The oldest Pentax lenses were fitted with screw-type mounts, but for a number of years, Pentax has been using variants of its K-mount system. Various features have been added to this mount system over the years, but Pentax have always maintained compatibility such that the vast majority of K-mount lenses will work with any K-mount system camera body.
Minolta's SLR camera division was taken over by Sony in 2006, and in common with Canon, changes have been made to their mount system, rendering many of their vintage lenses incompatible with modern bodies. Olympus have also modified their mount design in the past.
Online research can unearth a wealth of information on the history of various lens and camera mounts, revealing which manufacturers introduced compatibility breaks when they changed lens mount styles, and which have retained backward compatibility. Discussion forums can often be a valuable resource, as discussion between a number of contributors will tend to bring issues to the fore more effectively than single-user websites and experiences. These are sometimes brand-specific, and quite commonly cover the prominent manufacturers as well as lesser-known ones. A number of websites are devoted specifically to issues of lens compatibility, sometimes for one brand, and sometimes for various and generic brands.
Certain vintage lenses were built with projections and mechanisms that extend into the body of the camera. These could be optical elements, or possibly levers or mechanisms. While these may be perfectly usable should the photographer have the matching vintage body, pre-purchase research when buying across brands should look at both the prospective lens purchase in isolation, and at the lens/camera combination for any compatibility issues, as incorrect use could potentially damage a mismatched body.

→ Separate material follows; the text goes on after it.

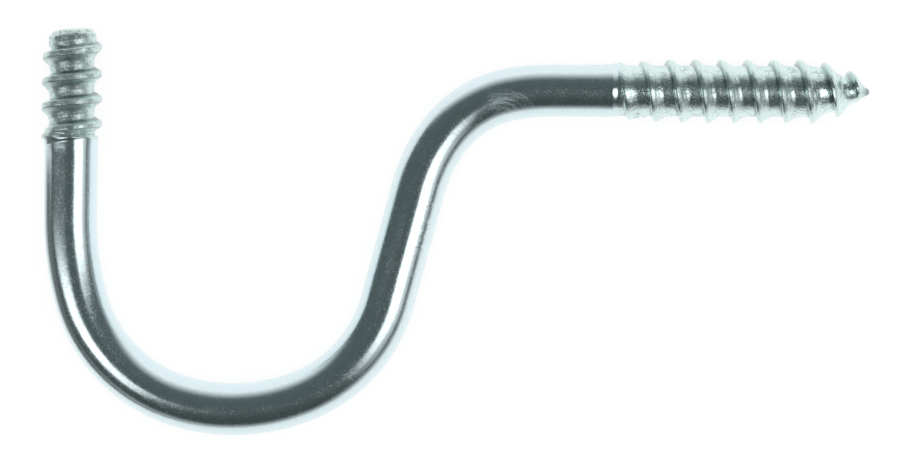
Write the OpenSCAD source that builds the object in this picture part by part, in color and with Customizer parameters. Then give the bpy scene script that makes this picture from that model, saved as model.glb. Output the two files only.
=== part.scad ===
// Insulator support screw: a round rod bent in one plane into a hook, with a
// wood thread on its shank and a coarse thread for an insulator on its post.
// It lies on its side on Z = 0, with X along the wood thread to its point and
// Y along the post to its end. The origin is under the middle of its outline.

/* [Rod] */
// Diameter of the rod
rod_d = 7; // [6:0.1:8]
// Plain shank between the wood thread and the neck
shank_len = 7.6; // [3:0.1:60]
// Straight stretch between the neck and the saddle
riser_len = 15.4; // [6:0.1:60]
// Plain post between the saddle and the insulator thread
post_len = 8.4; // [3:0.1:60]

/* [Neck, the bend from the shank to the riser] */
// Centreline radius where the neck leaves the shank
neck_lead_r = 29; // [15:0.5:60]
// Angle of that first stretch
neck_lead_a = 10.5; // [4:0.5:20]
// Centreline radius of the tight middle
neck_r = 14.5; // [9:0.5:30]
// Angle of the tight middle
neck_a = 43.5; // [30:0.5:55]
// Centreline radius where the neck runs out into the riser
neck_tail_r = 21; // [12:0.5:60]
// Angle of that last stretch
neck_tail_a = 21; // [10:0.5:30]

/* [Saddle, the bend from the riser to the post] */
// Centreline radius at the foot of the riser
saddle_lead_r = 18.8; // [12:0.2:40]
// Angle of that first stretch
saddle_lead_a = 53; // [35:0.5:65]
// Centreline radius of the flatter middle
saddle_r = 24.8; // [14:0.2:60]
// Angle of the flatter middle
saddle_a = 37.5; // [20:0.5:50]
// Centreline radius where the saddle turns up to the post
saddle_tail_r = 19.4; // [12:0.2:40]
// Angle of that stretch
saddle_tail_a = 59.5; // [45:0.5:70]
// Centreline radius where the last of the bend eases into the post
post_lead_r = 42.5; // [20:0.5:90]
// Angle of that last easing
post_lead_a = 15.5; // [5:0.5:25]

/* [Wood thread] */
// Length from the end of the shank to the point
wood_len = 34.5; // [22:0.1:70]
// Diameter over the ridge
wood_d = 8.4; // [7.6:0.1:10]
// Diameter of the core between the turns
wood_core_d = 6.7; // [5:0.1:7]
// Distance from turn to turn
wood_pitch = 3.45; // [2.6:0.05:6]
// Width of the ridge at the core
wood_root_w = 1.2; // [1:0.05:2.2]
// Width of the ridge at its crest
wood_crest_w = 0.5; // [0.3:0.05:0.9]
// Where the ridge starts, from the end of the shank
wood_start = 0.15; // [0:0.05:2]
// Turns over which the ridge swells to its full height
wood_swell = 2.5; // [0.5:0.1:5]
// Turns over which the ridge dies away at the point
wood_fade = 0.35; // [0.2:0.05:1.5]
// How much taller the ridge grows along the point
point_extra = 0.25; // [0:0.05:0.6]
// Length of the tapered point
point_len = 7.2; // [4:0.1:14]
// Diameter of the blunt tip
tip_d = 1.3; // [0.6:0.1:2.4]
// Bare tip beyond the end of the ridge
tip_bare = 1; // [0.6:0.1:3]

/* [Insulator thread] */
// Length from the end of the plain post to the tip
cap_len = 16; // [10:0.1:40]
// Diameter over the ridge
cap_d = 8; // [7.2:0.1:10]
// Diameter of the core between the turns
cap_core_d = 5.9; // [4.5:0.1:6.6]
// Distance from turn to turn
cap_pitch = 3.3; // [2.8:0.05:6]
// Width of the ridge at the core
cap_root_w = 2.5; // [1.4:0.05:2.6]
// Width of the ridge at its crest
cap_crest_w = 0.9; // [0.5:0.05:1.3]
// Where the ridge starts, from the end of the post
cap_start = 0.9; // [0.4:0.05:2]
// Turns over which the ridge rises to its full height
cap_swell = 0.3; // [0.2:0.1:1.5]
// Turns over which the ridge dies away into the stub
cap_fade = 0.3; // [0.2:0.1:1.5]
// Diameter of the plain stub beyond the last turn
stub_d = 6.2; // [5:0.1:6.8]
// Length of the stub
stub_len = 2.4; // [1.5:0.1:5]
// Slope from the core up to the stub
stub_slope = 0.3; // [0.1:0.1:1]
// Bevel round the end of the stub
stub_bevel = 0.9; // [0.3:0.1:1.4]
// Slant in degrees of the end, as shearing leaves it
stub_slant = 5; // [0:0.5:8]

/* [Collars, where the threads start] */
// Height of the lip that thread rolling raises at each end of the plain rod
lip_h = 0.16; // [0.04:0.02:0.4]
// Length of that lip
lip_len = 0.7; // [0.4:0.1:2]
// Length of the slope from the lip down to the core
lip_slope = 0.6; // [0.3:0.1:1.5]

/* [Hidden] */
$fn = 72;
ZINC = "#b9c4c6";
// Flat steps in each turn of a ridge
RIDGE_STEPS = 36;
// How far a ridge is rooted in its core
ROOTED = 0.3;
// Share of its height with which a ridge starts and ends, inside its core
FAINT = 0.1;
// Share of its width that a ridge keeps where it fades out
NARROW = 0.3;
// Step in degrees at which a bend is sampled for the outline
OUTLINE_STEP = 1;
// How far the stub's bevel runs on past its end, for the slanted cut to remove
SPARE = 0.2;
rod_r = rod_d / 2;
lip_r = rod_r + lip_h;
lie_z = max(lip_r, wood_d / 2, cap_d / 2);

// The rod from the shank to the post, one stretch after another. A straight
// stretch is [length]; a bend is [radius, angle], to the left when positive.
ROUTE = [
    [shank_len],
    [neck_lead_r, neck_lead_a], [neck_r, neck_a], [neck_tail_r, neck_tail_a],
    [riser_len],
    [saddle_lead_r, -saddle_lead_a], [saddle_r, -saddle_a],
    [saddle_tail_r, -saddle_tail_a], [post_lead_r, -post_lead_a],
    [post_len],
];

// ---- the outline seen from above, for the place of the origin ----

function along(heading) = [cos(heading), sin(heading)];
function moved(at, heading, s) =
    len(s) == 1
        ? at + s[0] * along(heading)
        : at + sign(s[1]) * s[0] * (along(heading + 90) - along(heading + s[1] + 90));
function turned(heading, s) = len(s) == 1 ? heading : heading + s[1];
function reached(points, reach) = [for (p = points) [p[0], p[1], reach]];
function arc_points(at, heading, s) =
    len(s) == 1
        ? [at]
        : [for (a = [0:OUTLINE_STEP:abs(s[1])]) moved(at, heading, [s[0], sign(s[1]) * a])];
function corners(at, heading, z, r) =
    [for (side = [-1, 1]) at + z * along(heading) + side * r * along(heading + 90)];
// Points along the middle of the rod, each with the rod's reach from it, and then
// the far corners of the insulator thread and of its stub
function outline(at, heading, i) =
    i == len(ROUTE)
        ? reached(concat(corners(at, heading, cap_start, cap_d / 2),
                         corners(at, heading, cap_len, stub_d / 2 - stub_bevel)), 0)
        : concat(reached(arc_points(at, heading, ROUTE[i]), rod_r),
                 outline(moved(at, heading, ROUTE[i]), turned(heading, ROUTE[i]), i + 1));
OUTLINE = outline([0, 0], 180, 0);
left_x = min([for (p = OUTLINE) p[0] - p[2]]);
low_y = min([for (p = OUTLINE) p[1] - p[2]]);
high_y = max(max([for (p = OUTLINE) p[1] + p[2]]), wood_d / 2);
middle = [(left_x + wood_len) / 2, (low_y + high_y) / 2];

// ---- the walk along the rod; each stretch starts at the origin, along +Y ----

function six_places(x) = round(x * 1e6) / 1e6;

// A turn about Z in two steps, a cosine and sine of six decimals and then the
// small rest, so that neighbouring stretches still meet when numbers are rounded.
module turn(angle) {
    c = six_places(cos(angle));
    s = six_places(sin(angle));
    multmatrix([[c, -s, 0, 0], [s, c, 0, 0], [0, 0, 1, 0], [0, 0, 0, 1]])
        rotate(angle - atan2(s, c)) children();
}

module straight(length) {
    rotate([-90, 0, 0]) cylinder(d = rod_d, h = length);
    translate([0, length, 0]) children();
}

module bend(radius, angle) {
    side = sign(angle);
    translate([-side * radius, 0, 0]) {
        mirror([side < 0 ? 1 : 0, 0, 0])
            rotate_extrude(angle = abs(angle))
                translate([radius, 0]) rotate(side < 0 ? 180 : 0) circle(d = rod_d);
        turn(angle) translate([side * radius, 0, 0]) children();
    }
}

module walk(i = 0) {
    if (i == len(ROUTE)) children();
    else if (len(ROUTE[i]) == 1) straight(ROUTE[i][0]) walk(i + 1) children();
    else bend(ROUTE[i][0], ROUTE[i][1]) walk(i + 1) children();
}

// ---- threads ----

// Faces of a tube of rings that have the same number of points, closed at both ends
function skin(rings, points) = concat(
    [[for (j = [0:points - 1]) j]],
    [for (i = [0:rings - 2], j = [0:points - 1])
        let (a = i * points + j, b = i * points + (j + 1) % points)
        each [[a, b + points, b], [a, a + points, b + points]]],
    [[for (j = [points - 1:-1:0]) (rings - 1) * points + j]]
);

// A helical ridge round Z, from height z0 to z1 and first facing the angle a0.
// core and tall are functions of the height: the core's radius, and how far the
// ridge stands above it. swell is a function of the turns made so far: the share
// of its full height that the ridge has there, and it narrows where it is low.
module ridge(core, tall, pitch, root_w, crest_w, z0, z1, a0, swell) {
    steps = ceil((z1 - z0) / pitch * RIDGE_STEPS);
    foot_w = root_w + (root_w - crest_w) * ROOTED / tall(z0);
    section = [[-foot_w / 2, 0], [foot_w / 2, 0], [crest_w / 2, 1], [-crest_w / 2, 1]];
    points = [for (i = [0:steps])
        let (t = i / steps * (z1 - z0) / pitch, z = z0 + t * pitch, a = a0 + 360 * t,
             share = max(FAINT, swell(t)), narrow = NARROW + (1 - NARROW) * share)
        for (p = section)
            let (zp = z + p[0] * narrow,
                 r = core(zp) - ROOTED + p[1] * (tall(z) + ROOTED) * share)
            [r * cos(a), r * sin(a), zp]];
    polyhedron(points = points, faces = skin(steps + 1, len(section)));
}

// The wood thread's core and cone, along +Z from the end of the shank
cone_end = wood_len - tip_d / 4;
wood_core = function (z)
    z < wood_len - point_len
        ? wood_core_d / 2
        : tip_d / 2 + (cone_end - z) / (cone_end - wood_len + point_len)
            * (wood_core_d - tip_d) / 2;
wood_tall = function (z)
    (wood_d - wood_core_d) / 2
        + point_extra * max(0, min(1, 2 * (z - wood_len + point_len) / point_len));

module wood_end() {
    end = wood_len - tip_bare;
    turns = (end - wood_start) / wood_pitch;
    rotate_extrude() polygon([
        [0, 0], [rod_r, 0], [lip_r, lip_len / 3], [lip_r, lip_len],
        [wood_core_d / 2, lip_len + lip_slope], [wood_core_d / 2, wood_len - point_len],
        [tip_d / 2, cone_end], [tip_d / 4, wood_len], [0, wood_len],
    ]);
    ridge(wood_core, wood_tall, wood_pitch, wood_root_w, wood_crest_w, wood_start, end, 0,
          function (t) min(sqrt(t / wood_swell), (turns - t) / wood_fade, 1));
}

// The insulator thread's core, along +Z from the end of the post
cap_core = function (z) cap_core_d / 2;
cap_tall = function (z) (cap_d - cap_core_d) / 2;

module cap_end() {
    end = cap_len - stub_bevel;
    turns = (end - cap_start) / cap_pitch;
    end_r = stub_d / 2 - stub_bevel;
    difference() {
        union() {
            rotate_extrude() polygon([
                [0, 0], [rod_r, 0], [lip_r, lip_len / 3], [lip_r, lip_len],
                [cap_core_d / 2, lip_len + lip_slope],
                [cap_core_d / 2, cap_len - stub_len - stub_slope],
                [stub_d / 2, cap_len - stub_len], [stub_d / 2, cap_len - stub_bevel],
                [end_r - SPARE, cap_len + SPARE], [0, cap_len + SPARE],
            ]);
            ridge(cap_core, cap_tall, cap_pitch, cap_root_w, cap_crest_w, cap_start, end, 90,
                  function (t) min(t / cap_swell, (turns - t) / cap_fade, 1));
        }
        translate([end_r, 0, cap_len]) rotate([0, -stub_slant, 0])
            translate([-2 * stub_d, -stub_d, 0]) cube([3 * stub_d, 2 * stub_d, stub_d]);
    }
}

// ---- the part ----

module support_screw() {
    color(ZINC) translate([-middle[0], -middle[1], lie_z]) {
        rotate([0, 90, 0]) wood_end();
        rotate(90) walk() rotate([-90, 0, 0]) cap_end();
    }
}

support_screw();
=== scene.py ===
"""Looks of the insulator support screw: a bent round rod, bright zinc plated.

The rod is swept ring by ring along its bends, and each threaded end is one pitch of
thread swept helically, so that the whole screw is a single closed skin. Sizes are in
millimetres until the finished mesh is brought to metres.
"""

import logging
import math
from dataclasses import dataclass, field
from enum import Enum
from typing import Callable, Sequence

import bmesh
import bpy
from mathutils import Matrix, Vector, noise


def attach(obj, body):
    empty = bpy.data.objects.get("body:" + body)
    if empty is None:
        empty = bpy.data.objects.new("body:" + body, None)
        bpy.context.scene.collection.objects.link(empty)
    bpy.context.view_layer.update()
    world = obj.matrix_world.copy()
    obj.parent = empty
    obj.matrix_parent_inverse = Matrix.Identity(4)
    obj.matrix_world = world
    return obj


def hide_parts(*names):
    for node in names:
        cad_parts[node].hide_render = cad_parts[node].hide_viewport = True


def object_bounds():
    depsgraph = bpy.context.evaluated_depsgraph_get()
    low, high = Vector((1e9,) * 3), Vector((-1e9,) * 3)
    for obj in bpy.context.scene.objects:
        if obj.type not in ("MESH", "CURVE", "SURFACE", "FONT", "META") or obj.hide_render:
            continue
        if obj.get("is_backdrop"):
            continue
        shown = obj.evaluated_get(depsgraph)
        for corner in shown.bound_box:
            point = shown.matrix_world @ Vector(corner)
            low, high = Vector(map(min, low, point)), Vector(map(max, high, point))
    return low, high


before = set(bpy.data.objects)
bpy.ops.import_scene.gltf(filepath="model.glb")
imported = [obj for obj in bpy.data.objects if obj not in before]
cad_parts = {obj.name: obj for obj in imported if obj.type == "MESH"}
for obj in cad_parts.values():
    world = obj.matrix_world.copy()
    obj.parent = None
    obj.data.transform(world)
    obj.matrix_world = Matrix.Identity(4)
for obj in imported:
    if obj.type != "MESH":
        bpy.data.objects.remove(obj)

LOG = logging.getLogger("support_screw")

BODY = "root"
NODE = "support_screw"

MM = 0.001
# Points around the rod and around every ring of the threads
SIDES = 96
# Merging distance for points that the sweeps lay on each other
TOUCH = 0.002
# Longest step between points of a thread's outline
OUTLINE_STEP = 0.2


def smoothstep(low: float, high: float, x: float) -> float:
    """Rises smoothly from 0 at low to 1 at high.

    Args:
        low: Where the rise starts.
        high: Where the rise ends.
        x: The place to look at.

    Returns:
        The share of the rise, from 0 to 1.
    """
    t = max(0.0, min(1.0, (x - low) / (high - low)))
    return t * t * (3 - 2 * t)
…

Especially with vintage items, it is important to consider a number of specific factors before deciding on a purchase.
The most important aspect of a lens is optical performance, and if the lens can be inspected before purchase, scrutinise the front and rear elements carefully for damage, dirt, or other issues, as well as looking through the lens for any signs of internal damage, water penetration, or fungus. If personal inspection is not possible, perhaps because the purchase is being made online or at a distance, be sure to check if the seller has a returns policy, and the process for taking advantage of it, if needed.
If presented with a choice of lenses at a particular focal length, it is recommended that the one with the widest aperture be chosen, as this will benefit the photographer in low-light work, and will also be advantageous when photographing moving subjects, as it will enable a faster shutter speed. The aperture specification is indicated by an F-number, usually printed around the front optic on the lens, but if not, shown as the lowest number on the aperture ring. The lower the F-number, the better, as the lower numbers indicate wider apertures, and hence more light admitted to the camera. The lens may have integral features such as a tripod mount, or an extendable lens hood, and these may influence a buying decision.

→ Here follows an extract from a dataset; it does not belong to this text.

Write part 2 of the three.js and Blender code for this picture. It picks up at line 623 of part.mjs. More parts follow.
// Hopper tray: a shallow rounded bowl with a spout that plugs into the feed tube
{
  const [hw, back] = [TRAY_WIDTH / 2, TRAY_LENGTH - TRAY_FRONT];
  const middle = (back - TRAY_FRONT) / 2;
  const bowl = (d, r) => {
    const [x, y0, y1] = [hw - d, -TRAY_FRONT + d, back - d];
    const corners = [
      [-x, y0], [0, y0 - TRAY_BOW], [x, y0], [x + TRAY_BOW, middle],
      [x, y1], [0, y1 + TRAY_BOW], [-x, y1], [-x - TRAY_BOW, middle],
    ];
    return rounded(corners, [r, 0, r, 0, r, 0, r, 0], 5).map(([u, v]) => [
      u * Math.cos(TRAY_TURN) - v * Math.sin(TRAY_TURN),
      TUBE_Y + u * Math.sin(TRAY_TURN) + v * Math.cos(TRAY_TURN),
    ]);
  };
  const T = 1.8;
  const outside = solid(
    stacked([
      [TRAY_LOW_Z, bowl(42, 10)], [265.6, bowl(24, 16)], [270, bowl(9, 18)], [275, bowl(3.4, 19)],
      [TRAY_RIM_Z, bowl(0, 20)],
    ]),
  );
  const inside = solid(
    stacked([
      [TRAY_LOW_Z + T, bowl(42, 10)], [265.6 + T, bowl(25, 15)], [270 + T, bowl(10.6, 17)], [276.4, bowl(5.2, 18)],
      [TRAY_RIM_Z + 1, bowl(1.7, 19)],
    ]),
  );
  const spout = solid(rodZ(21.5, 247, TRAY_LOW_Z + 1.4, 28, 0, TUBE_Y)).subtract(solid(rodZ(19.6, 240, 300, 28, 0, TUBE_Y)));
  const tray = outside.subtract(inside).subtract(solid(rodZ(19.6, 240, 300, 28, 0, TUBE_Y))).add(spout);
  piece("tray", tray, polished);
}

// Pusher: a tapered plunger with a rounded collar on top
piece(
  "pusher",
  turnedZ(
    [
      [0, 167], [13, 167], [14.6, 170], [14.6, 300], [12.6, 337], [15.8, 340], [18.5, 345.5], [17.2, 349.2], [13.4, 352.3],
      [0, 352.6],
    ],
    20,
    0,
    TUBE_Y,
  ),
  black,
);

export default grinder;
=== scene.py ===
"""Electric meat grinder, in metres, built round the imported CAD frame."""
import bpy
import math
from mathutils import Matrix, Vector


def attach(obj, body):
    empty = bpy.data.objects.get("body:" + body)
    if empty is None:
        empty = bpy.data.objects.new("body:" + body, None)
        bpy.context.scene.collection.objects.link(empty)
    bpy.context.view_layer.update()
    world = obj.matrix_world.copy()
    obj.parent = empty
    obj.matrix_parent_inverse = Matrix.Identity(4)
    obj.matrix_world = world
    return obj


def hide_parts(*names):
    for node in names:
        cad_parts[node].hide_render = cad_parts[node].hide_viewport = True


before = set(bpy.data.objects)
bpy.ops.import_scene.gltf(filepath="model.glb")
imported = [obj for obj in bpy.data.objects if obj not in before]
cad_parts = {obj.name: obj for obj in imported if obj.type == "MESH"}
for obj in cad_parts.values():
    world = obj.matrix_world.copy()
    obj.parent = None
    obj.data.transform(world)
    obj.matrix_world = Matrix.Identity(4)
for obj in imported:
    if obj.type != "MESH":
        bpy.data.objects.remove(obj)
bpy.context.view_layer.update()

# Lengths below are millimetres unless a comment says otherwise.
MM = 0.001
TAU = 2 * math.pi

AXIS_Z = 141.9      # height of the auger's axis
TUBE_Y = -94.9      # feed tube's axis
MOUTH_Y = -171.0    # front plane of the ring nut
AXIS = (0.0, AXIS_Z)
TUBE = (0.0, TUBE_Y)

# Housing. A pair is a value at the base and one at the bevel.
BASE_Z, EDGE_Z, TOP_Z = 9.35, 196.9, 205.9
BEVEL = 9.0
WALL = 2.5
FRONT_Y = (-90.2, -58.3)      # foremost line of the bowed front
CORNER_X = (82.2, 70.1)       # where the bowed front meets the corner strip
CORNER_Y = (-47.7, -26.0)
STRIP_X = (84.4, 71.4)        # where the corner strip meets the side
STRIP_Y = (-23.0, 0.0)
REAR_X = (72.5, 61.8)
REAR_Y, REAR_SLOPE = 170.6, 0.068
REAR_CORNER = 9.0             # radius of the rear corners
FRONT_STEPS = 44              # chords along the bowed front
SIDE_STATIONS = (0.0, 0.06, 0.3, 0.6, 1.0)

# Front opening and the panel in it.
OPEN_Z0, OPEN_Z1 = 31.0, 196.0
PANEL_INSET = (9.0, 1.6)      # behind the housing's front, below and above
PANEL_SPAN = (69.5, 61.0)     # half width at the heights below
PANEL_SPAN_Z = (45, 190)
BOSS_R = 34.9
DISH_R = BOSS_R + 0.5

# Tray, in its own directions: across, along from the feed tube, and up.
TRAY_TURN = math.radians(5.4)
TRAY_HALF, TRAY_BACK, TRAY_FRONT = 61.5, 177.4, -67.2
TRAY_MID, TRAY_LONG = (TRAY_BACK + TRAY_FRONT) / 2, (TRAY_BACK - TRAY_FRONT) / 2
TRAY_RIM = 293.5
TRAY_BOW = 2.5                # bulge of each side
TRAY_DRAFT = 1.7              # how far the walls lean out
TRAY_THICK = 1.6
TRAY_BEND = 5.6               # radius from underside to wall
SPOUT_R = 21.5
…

Determining whether or not a lens for sale includes the original packaging materials, and possibly the matching instruction manual, will help in assessing the condition of the lens. Any owner who retains all of these is most likely to be an owner who has looked after their lenses. Many vintage lenses would have had custom-fit cases supplied with them when new, and the inclusion of a case such as this, as well as providing a carrying case, will further reinforce the case for the previous owner being a careful one. Both the original packaging and lens case, if included, will serve to protect the lens when in transit should the purchase be a remote or online one.
Vintage lenses can help the beginning photographer, or even those who have been relying on modern automation for a while, to learn the basics of manual photography, as well as enabling this at low cost when compared to modern equipment.